Find each line with the string "metres" and report it.

§ DATA SHOWN
╭──
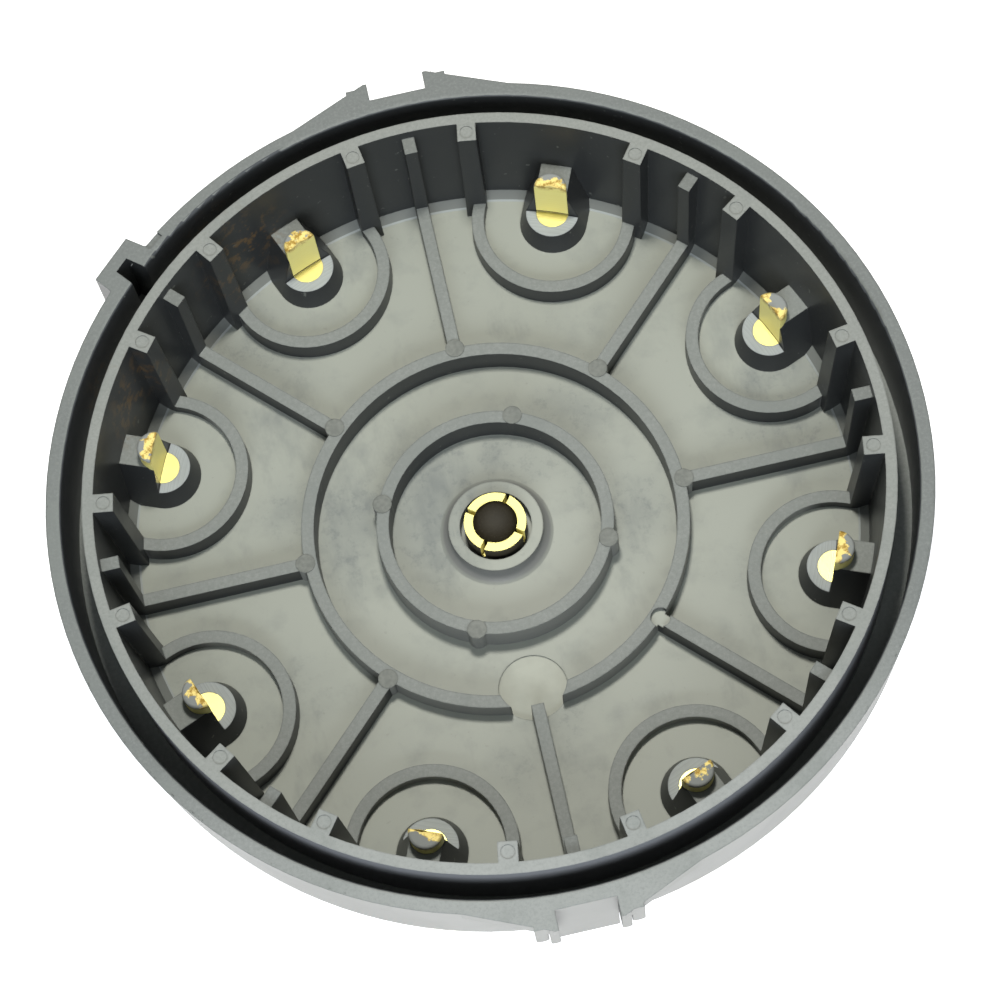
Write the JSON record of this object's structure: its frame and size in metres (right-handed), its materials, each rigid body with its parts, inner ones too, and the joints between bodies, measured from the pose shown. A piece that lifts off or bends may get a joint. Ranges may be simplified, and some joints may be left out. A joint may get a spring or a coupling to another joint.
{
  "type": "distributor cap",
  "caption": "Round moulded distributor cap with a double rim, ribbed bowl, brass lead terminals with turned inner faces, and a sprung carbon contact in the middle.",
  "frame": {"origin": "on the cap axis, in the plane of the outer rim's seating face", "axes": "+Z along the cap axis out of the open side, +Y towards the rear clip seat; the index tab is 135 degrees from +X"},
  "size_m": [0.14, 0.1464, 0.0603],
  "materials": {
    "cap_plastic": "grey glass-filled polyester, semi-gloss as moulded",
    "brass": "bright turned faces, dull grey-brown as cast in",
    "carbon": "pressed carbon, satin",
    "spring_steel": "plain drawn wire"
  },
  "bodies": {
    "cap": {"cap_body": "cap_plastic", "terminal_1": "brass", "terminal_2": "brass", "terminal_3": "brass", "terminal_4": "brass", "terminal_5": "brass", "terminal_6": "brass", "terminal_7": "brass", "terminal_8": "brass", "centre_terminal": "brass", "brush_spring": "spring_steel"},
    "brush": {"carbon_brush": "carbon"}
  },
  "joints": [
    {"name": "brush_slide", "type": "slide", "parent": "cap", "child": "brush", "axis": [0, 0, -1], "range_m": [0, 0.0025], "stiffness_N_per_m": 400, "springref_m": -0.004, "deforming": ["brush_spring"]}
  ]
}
╰──
╭──
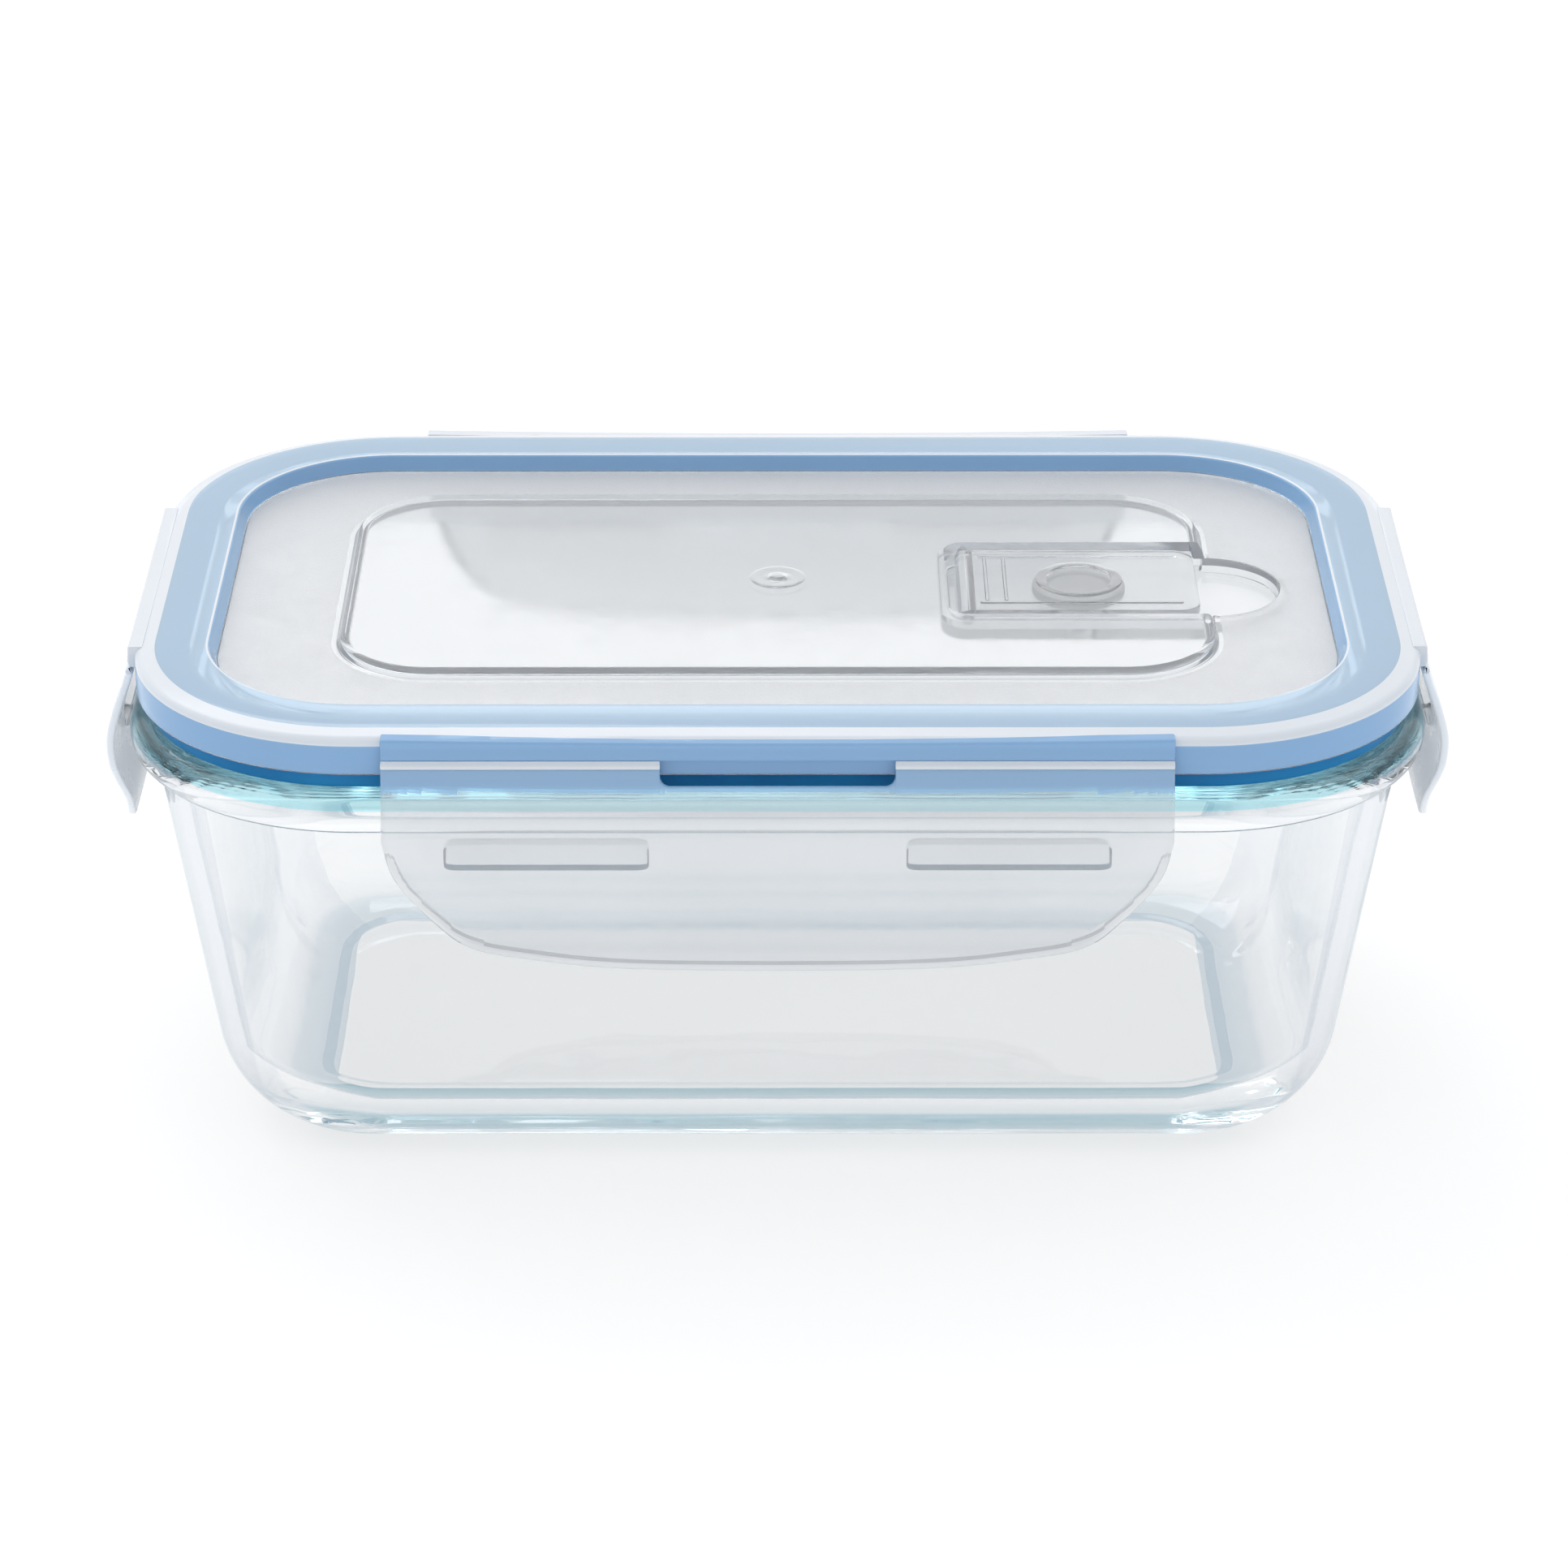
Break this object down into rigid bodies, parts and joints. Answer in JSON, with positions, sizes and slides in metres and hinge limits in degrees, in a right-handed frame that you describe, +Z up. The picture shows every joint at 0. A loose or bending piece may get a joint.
╰──
╭──
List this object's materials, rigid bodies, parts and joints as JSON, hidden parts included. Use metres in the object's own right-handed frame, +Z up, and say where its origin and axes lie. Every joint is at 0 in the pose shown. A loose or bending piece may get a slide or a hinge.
╰──
§ RESPONSE TO THE EXERCISE
Write the JSON record of this object's structure: its frame and size in metres (right-handed), its materials, each rigid body with its parts, inner ones too, and the joints between bodies, measured from the pose shown. A piece that lifts off or bends may get a joint. Ranges may be simplified, and some joints may be left out. A joint may get a spring or a coupling to another joint.
Break this object down into rigid bodies, parts and joints. Answer in JSON, with positions, sizes and slides in metres and hinge limits in degrees, in a right-handed frame that you describe, +Z up. The picture shows every joint at 0. A loose or bending piece may get a joint.
List this object's materials, rigid bodies, parts and joints as JSON, hidden parts included. Use metres in the object's own right-handed frame, +Z up, and say where its origin and axes lie. Every joint is at 0 in the pose shown. A loose or bending piece may get a slide or a hinge.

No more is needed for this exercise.